╭──
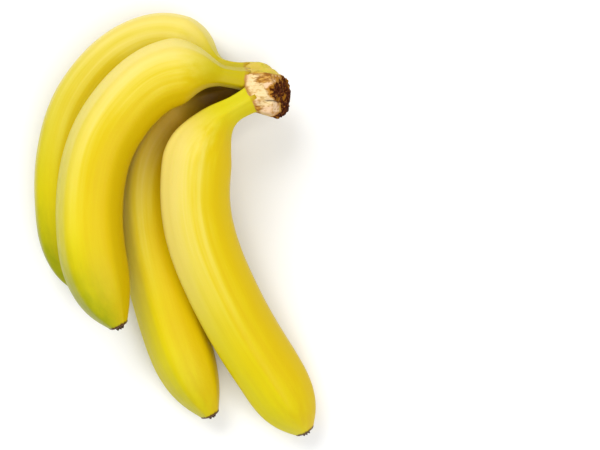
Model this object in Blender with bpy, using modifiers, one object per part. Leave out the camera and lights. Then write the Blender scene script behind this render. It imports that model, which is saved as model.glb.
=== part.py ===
"""A bunch of four ripe bananas lying on its side, joined at one crown.

Two fingers lie on the table and two lie on them. Seen from above, +Y runs along the bunch from the
blossom ends up to the crown, +X points out through the crown's cut end, and +Z is up. The origin is
the middle of the bunch's bounding box on the table. Lengths below are in millimetres.
"""

import math
from typing import NamedTuple

import bmesh
import bpy
from mathutils import Matrix, Vector

BUNCH = "bunch_of_bananas"
MM = 0.001
GAP = 0.3

# Along every finger: a slim neck, a shoulder that widens to the belly, and a blunt blossom end.
TAPER_LENGTH = 48.0
BELLY_SLIMMING = 0.03
TIP_RADIUS = 5.0
STATIONS = 24
END_CROWDING = 0.09

# Across every finger: five soft ridges with flatter sides between them.
RIDGES = 5
RIDGE_HEIGHT = 0.035
SMOOTHING = 1

BLOSSOM_RADIUS = 3.8
BLOSSOM_END_RADIUS = 3.0
BLOSSOM_LENGTH = 1.6

# The crown is a wedge of stem between the four necks and one knife cut, which leans to face upward.
CUT_CENTRE = Vector((57.0, 70.5, 36.0))
CUT_HALF_WIDTH = 12.0
CUT_HALF_HEIGHT = 15.0
CUT_LEAN = math.radians(20)
CUT_TURN = math.radians(-4)
STUB_LENGTH = 3.5
STUB_ROOT = 3.0
STUB_FLARE = 0.4
ROUND_SIDES = 16


class Finger(NamedTuple):
    """One banana: its centre line from the crown to the blossom end, and its proportions."""

    place: str
    route: tuple
    neck: float
    neck_length: float
    shoulder_length: float
    belly: float
    tip_fullness: float
    ridge_turn: float
    skin: tuple


FINGERS = (
    Finger(
        place="left_bottom",
        route=(
            (37, 85, 28), (27, 86, 27), (17, 90.5, 24), (5, 98.5, 20), (-13, 102, 18.1), (-36, 91, 18.1),
            (-56, 66, 18.1), (-65, 33, 18.1), (-64.5, 0, 18.1), (-61, -23, 17.2), (-56, -36, 15.8),
        ),
        neck=5.2,
        neck_length=14.0,
        shoulder_length=28.0,
        belly=18.7,
        tip_fullness=2.8,
        ridge_turn=math.radians(29),
        skin=(0.84, 0.68, 0.035),
    ),
    Finger(
        place="left_top",
        route=(
            (37, 79.4, 41.8), (25, 81, 43.5), (10, 84, 47), (-9, 80.5, 49.5), (-26, 66.5, 51), (-41, 43, 52),
            (-47, 15, 52), (-46, -14, 51.5), (-40, -37, 50), (-31.5, -55.8, 48),
        ),
        neck=5.8,
        neck_length=11.0,
        shoulder_length=28.0,
        belly=19.4,
        tip_fullness=2.9,
        ridge_turn=math.radians(15),
        skin=(0.82, 0.63, 0.035),
    ),
    Finger(
        place="right_bottom",
        route=(
            (37, 73.5, 28), (26, 73, 27), (11, 67.5, 21.5), (-4.5, 55, 18.3), (-15, 38, 18.3),
            (-19, 18, 18.3), (-17, -8, 18.2), (-10.5, -36, 18), (-2.3, -63, 18), (7, -87, 17),
            (17, -108.2, 14.5),
        ),
        neck=5.5,
        neck_length=13.0,
        shoulder_length=28.0,
        belly=18.8,
        tip_fullness=2.6,
        ridge_turn=math.radians(2),
        skin=(0.85, 0.70, 0.045),
    ),
    Finger(
        place="right_top",
        route=(
            (41.5, 68, 46), (34, 64, 46), (24.4, 58, 46), (17.4, 48, 46.5), (11.9, 34.7, 46.5),
            (10.5, 11.5, 45), (14.8, -12, 42), (25.2, -38, 36.5), (38.5, -64, 27.4), (54, -89, 18.7),
            (70.6, -117.6, 13.5),
        ),
        neck=6.8,
        neck_length=9.0,
        shoulder_length=39.5,
        belly=19.9,
        tip_fullness=3.4,
        ridge_turn=math.radians(-18),
        skin=(0.86, 0.69, 0.05),
    ),
)


def clear_scene():
    """Remove whatever objects the scene holds."""
    for old in list(bpy.data.objects):
        bpy.data.objects.remove(old, do_unlink=True)


def new_collection(name):
    """Return an empty collection of this name, linked to the scene."""
    made = bpy.data.collections.new(name)
    bpy.context.scene.collection.children.link(made)
    return made


def new_material(name, colour, roughness):
    """Return a Principled material of one colour."""
    made = bpy.data.materials.new(name)
    made.use_nodes = True
    shader = made.node_tree.nodes["Principled BSDF"]
    shader.inputs["Base Color"].default_value = (*colour, 1.0)
    shader.inputs["Roughness"].default_value = roughness
    shader.inputs["Metallic"].default_value = 0.0
    return made


def between(start, end, share):
    """Return the value this share of the way from start to end."""
    return start + (end - start) * share


def smooth_step(share):
    """Return 0 up to share 0, 1 from share 1, and an S-curve between."""
    held = min(max(share, 0.0), 1.0)
    return held * held * (3.0 - 2.0 * held)


def spline_points(route, steps=24):
    """Return close points along the Catmull-Rom curve through the route, in millimetres."""
    knots = [Vector(point) for point in route]
    knots = [2 * knots[0] - knots[1], *knots, 2 * knots[-1] - knots[-2]]
    points = []
    for before, start, end, after in zip(knots, knots[1:], knots[2:], knots[3:]):
        for step in range(steps):
            t = step / steps
            linear = (end - before) * t
            square = (2 * before - 5 * start + 4 * end - after) * t**2
            cube = (3 * start - before - 3 * end + after) * t**3
            points.append(start + (linear + square + cube) / 2)
    return [*points, knots[-2]]


def centre_line(finger):
    """Return (distance from the crown, point) at each station along a finger."""
    fine = spline_points(finger.route)
    travelled = [0.0]
    for start, end in zip(fine, fine[1:]):
        travelled.append(travelled[-1] + (end - start).length)
    length = travelled[-1]
    stations = []
    segment = 0
    for index in range(STATIONS + 1):
        # Stations crowd towards both ends, where the radius changes fastest.
        share = index / STATIONS
        wanted = length * (share - END_CROWDING * math.sin(math.tau * share))
        while segment < len(fine) - 2 and travelled[segment + 1] < wanted:
            segment += 1
        inside = (wanted - travelled[segment]) / (travelled[segment + 1] - travelled[segment])
        stations.append((wanted, fine[segment].lerp(fine[segment + 1], inside)))
    return stations


def radius_at(finger, distance, length):
    """Return a finger's radius at this distance from the crown, in millimetres."""
    belly = finger.belly * (1.0 - BELLY_SLIMMING * distance / length)
    grown = smooth_step((distance - finger.neck_length) / finger.shoulder_length)
    radius = between(finger.neck, belly, grown)
    used = max(1.0 - (length - distance) / TAPER_LENGTH, 0.0)
    return between(radius, TIP_RADIUS, used**finger.tip_fullness)


def ridged_profile(guides):
    """Return the hidden cross-section that every finger is swept with, one unit in radius."""
    curve = bpy.data.curves.new("finger_section", "CURVE")
    curve.dimensions = "2D"
    curve.fill_mode = "NONE"
    spline = curve.splines.new("POLY")
    corners = 2 * RIDGES
    spline.points.add(corners - 1)
    for index, point in enumerate(spline.points):
        angle = -math.tau * index / corners
        reach = MM * (1.0 + RIDGE_HEIGHT * math.cos(RIDGES * angle))
        point.co = (reach * math.cos(angle), reach * math.sin(angle), 0.0, 1.0)
    spline.use_cyclic_u = True
    profile = bpy.data.objects.new("finger_section", curve)
    profile.hide_render = True
    profile.display_type = "WIRE"
    guides.objects.link(profile)
    return profile


def make_finger(finger, profile, bunch):
    """Sweep the ridged section along a finger's centre line and smooth it."""
    name = f"banana_{finger.place}"
    curve = bpy.data.curves.new(name, "CURVE")
    curve.dimensions = "3D"
    curve.twist_mode = "Z_UP"
    curve.bevel_mode = "OBJECT"
    curve.bevel_object = profile
    curve.use_fill_caps = True
    stations = centre_line(finger)
    length = stations[-1][0]
    spline = curve.splines.new("POLY")
    spline.points.add(len(stations) - 1)
    for point, (distance, place) in zip(spline.points, stations):
        point.co = (*(place * MM), 1.0)
        point.radius = radius_at(finger, distance, length)
        point.tilt = finger.ridge_turn
    made = bpy.data.objects.new(name, curve)
    made.data.materials.append(new_material(f"peel_{finger.place}", finger.skin, 0.42))
    weld = made.modifiers.new("weld caps", "WELD")
    weld.merge_threshold = 0.00001
    smoothing = made.modifiers.new("smooth", "SUBSURF")
    smoothing.levels = SMOOTHING
    smoothing.render_levels = SMOOTHING
    bunch.objects.link(made)
    return made


def facing(direction):
    """Return the rotation that turns +Z to this direction."""
    return direction.to_track_quat("Z", "Y").to_matrix().to_4x4()


def object_from(shape, name, collection):
    """Turn a bmesh into an object of this collection."""
    mesh = bpy.data.meshes.new(name)
    shape.to_mesh(mesh)
    shape.free()
    made = bpy.data.objects.new(name, mesh)
    collection.objects.link(made)
    return made


def make_blossom_end(finger, dried, bunch):
    """Set the dried remnant of the flower on a finger's tip."""
    stations = centre_line(finger)
    tip = stations[-1][1]
    along = (tip - stations[-2][1]).normalized()
    shape = bmesh.new()
    bmesh.ops.create_cone(
        shape,
        cap_ends=True,
        segments=ROUND_SIDES,
        radius1=BLOSSOM_RADIUS * MM,
        radius2=BLOSSOM_END_RADIUS * MM,
        depth=BLOSSOM_LENGTH * MM,
    )
    made = object_from(shape, f"blossom_end_{finger.place}", bunch)
    made.data.shade_smooth()
    made.data.set_sharp_from_angle(angle=math.radians(35))
    made.data.materials.append(dried)
    centre = tip + along * (GAP + BLOSSOM_LENGTH / 2)
    made.matrix_world = Matrix.Translation(centre * MM) @ facing(along)
    return made


def add_disc(shape, centre, direction, half_width, half_height):
    """Add the points of an ellipse that faces a direction, in millimetres."""
    place = Matrix.Translation(centre * MM) @ facing(direction)
    stretch = Matrix.Diagonal((half_width * MM, half_height * MM, MM, 1.0))
    bmesh.ops.create_circle(shape, segments=ROUND_SIDES, radius=1.0, matrix=place @ stretch)


def seat_of(finger):
    """Return where a finger meets the crown, and the direction into the crown."""
    stations = centre_line(finger)
    seat = stations[0][1]
    inward = (seat - stations[1][1]).normalized()
    return seat + inward * GAP, inward


def make_stub(finger, guides):
    """Return the short stalk that carries one finger's neck, rooted inside the crown."""
    seat, inward = seat_of(finger)
    shape = bmesh.new()
    length = STUB_LENGTH + STUB_ROOT
    bmesh.ops.create_cone(
        shape,
        cap_ends=True,
        segments=ROUND_SIDES,
        radius1=finger.neck * MM,
        radius2=(finger.neck + STUB_FLARE) * MM,
        depth=length * MM,
        matrix=Matrix.Translation((seat + inward * length / 2) * MM) @ facing(inward),
    )
    stub = object_from(shape, f"stub_{finger.place}", guides)
    stub.hide_render = True
    stub.display_type = "WIRE"
    return stub


def make_crown(bunch, guides):
    """Wrap one convex solid between the stubs and the cut end, and join the stubs to it."""
    shape = bmesh.new()
    for finger in FINGERS:
        seat, inward = seat_of(finger)
        radius = finger.neck + STUB_FLARE
        add_disc(shape, seat + inward * STUB_LENGTH, inward, radius, radius)
    cut_facing = Vector((math.cos(CUT_LEAN), math.sin(CUT_TURN), math.sin(CUT_LEAN)))
    add_disc(shape, CUT_CENTRE, cut_facing, CUT_HALF_WIDTH, CUT_HALF_HEIGHT)
    wrapped = bmesh.ops.convex_hull(shape, input=shape.verts[:])
    inside = [part for part in wrapped["geom_interior"] if isinstance(part, bmesh.types.BMVert)]
    bmesh.ops.delete(shape, geom=inside, context="VERTS")
    bmesh.ops.recalc_face_normals(shape, faces=shape.faces[:])
    made = object_from(shape, "crown", bunch)
    made.data.materials.append(new_material("cut_stem", (0.50, 0.33, 0.16), 0.75))
    for finger in FINGERS:
        joined = made.modifiers.new(f"join stub {finger.place}", "BOOLEAN")
        joined.operation = "UNION"
        joined.object = make_stub(finger, guides)
        joined.object.parent = made
    return made


def stand_on_origin(pieces, bunch):
    """Hang every piece on one empty, with the middle of their box's underside at the origin."""
    anchor = bpy.data.objects.new("bunch_anchor", None)
    bunch.objects.link(anchor)
    for piece in pieces:
        piece.parent = anchor
    bpy.context.view_layer.update()
    graph = bpy.context.evaluated_depsgraph_get()
    corners = []
    for piece in pieces:
        evaluated = piece.evaluated_get(graph)
        mesh = evaluated.to_mesh()
        corners.extend(evaluated.matrix_world @ vertex.co for vertex in mesh.vertices)
        evaluated.to_mesh_clear()
    low = Vector(min(corner[axis] for corner in corners) for axis in range(3))
    high = Vector(max(corner[axis] for corner in corners) for axis in range(3))
    anchor.location = (-(low.x + high.x) / 2, -(low.y + high.y) / 2, -low.z)


def main():
    clear_scene()
    bunch = new_collection(BUNCH)
    guides = new_collection("guides")
    profile = ridged_profile(guides)
    dried = new_material("dried_flower", (0.045, 0.028, 0.016), 0.85)
    pieces = [make_crown(bunch, guides)]
    for finger in FINGERS:
        pieces.append(make_finger(finger, profile, bunch))
        pieces.append(make_blossom_end(finger, dried, bunch))
    stand_on_origin(pieces, bunch)


main()
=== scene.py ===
"""The looks of a bunch of four ripe bananas lying on its side on a pale table.

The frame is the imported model: +Y runs along the bunch up to the crown, +X points out through the
crown's cut end, +Z is up. Shapes are worked out in millimetres and scaled to metres on their way into
Blender. Every peel is a fine lofted skin; the crown is one lumpy stem; each blossom end is a dry stub.
"""

import math
from typing import NamedTuple

import bmesh
import bpy
import numpy as np
from mathutils import Matrix, Vector, noise


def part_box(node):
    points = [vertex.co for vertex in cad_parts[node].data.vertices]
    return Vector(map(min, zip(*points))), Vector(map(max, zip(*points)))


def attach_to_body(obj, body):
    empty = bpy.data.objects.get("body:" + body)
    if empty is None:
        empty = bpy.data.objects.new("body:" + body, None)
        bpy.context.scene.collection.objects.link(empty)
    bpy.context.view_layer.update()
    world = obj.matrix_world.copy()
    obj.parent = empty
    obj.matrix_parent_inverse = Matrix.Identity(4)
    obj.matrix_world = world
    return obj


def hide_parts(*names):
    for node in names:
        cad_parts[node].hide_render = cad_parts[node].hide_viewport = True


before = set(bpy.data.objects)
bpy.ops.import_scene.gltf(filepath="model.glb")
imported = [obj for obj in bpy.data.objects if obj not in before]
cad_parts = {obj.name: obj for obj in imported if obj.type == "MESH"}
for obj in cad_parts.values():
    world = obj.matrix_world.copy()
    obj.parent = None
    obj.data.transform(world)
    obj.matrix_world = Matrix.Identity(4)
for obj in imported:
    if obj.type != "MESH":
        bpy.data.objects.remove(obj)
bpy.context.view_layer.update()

MM = 0.001

# Along every finger, as in the part: a slim neck, a shoulder, the belly, and a blunt blossom end.
TAPER_LENGTH = 48.0
BELLY_SLIMMING = 0.03
TIP_RADIUS = 5.0
# The part's smoothed cross-section is this much slimmer than its nominal radius.
SLIMMING = 0.957
CENTRE_SPACING = 0.5
CENTRE_SMOOTHING = 5.0
NECK_ROOT = 2.5
NECK_FLARE = 0.14
NECK_FLARE_LENGTH = 3.5
TIP_FLARE = 0.10
TIP_FLARE_LENGTH = 0.8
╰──
_Task description:_ Exactly and only the lines from the line with "low = Vector(min(corner[axis]" to the line with "obj.matrix_world = world", both included, are to be printed.

_Full solution:_
    low = Vector(min(corner[axis] for corner in corners) for axis in range(3))
    high = Vector(max(corner[axis] for corner in corners) for axis in range(3))
    anchor.location = (-(low.x + high.x) / 2, -(low.y + high.y) / 2, -low.z)


def main():
    clear_scene()
    bunch = new_collection(BUNCH)
    guides = new_collection("guides")
    profile = ridged_profile(guides)
    dried = new_material("dried_flower", (0.045, 0.028, 0.016), 0.85)
    pieces = [make_crown(bunch, guides)]
    for finger in FINGERS:
        pieces.append(make_finger(finger, profile, bunch))
        pieces.append(make_blossom_end(finger, dried, bunch))
    stand_on_origin(pieces, bunch)


main()
=== scene.py ===
"""The looks of a bunch of four ripe bananas lying on its side on a pale table.

The frame is the imported model: +Y runs along the bunch up to the crown, +X points out through the
crown's cut end, +Z is up. Shapes are worked out in millimetres and scaled to metres on their way into
Blender. Every peel is a fine lofted skin; the crown is one lumpy stem; each blossom end is a dry stub.
"""

import math
from typing import NamedTuple

import bmesh
import bpy
import numpy as np
from mathutils import Matrix, Vector, noise


def part_box(node):
    points = [vertex.co for vertex in cad_parts[node].data.vertices]
    return Vector(map(min, zip(*points))), Vector(map(max, zip(*points)))


def attach_to_body(obj, body):
    empty = bpy.data.objects.get("body:" + body)
    if empty is None:
        empty = bpy.data.objects.new("body:" + body, None)
        bpy.context.scene.collection.objects.link(empty)
    bpy.context.view_layer.update()
    world = obj.matrix_world.copy()
    obj.parent = empty
    obj.matrix_parent_inverse = Matrix.Identity(4)
    obj.matrix_world = world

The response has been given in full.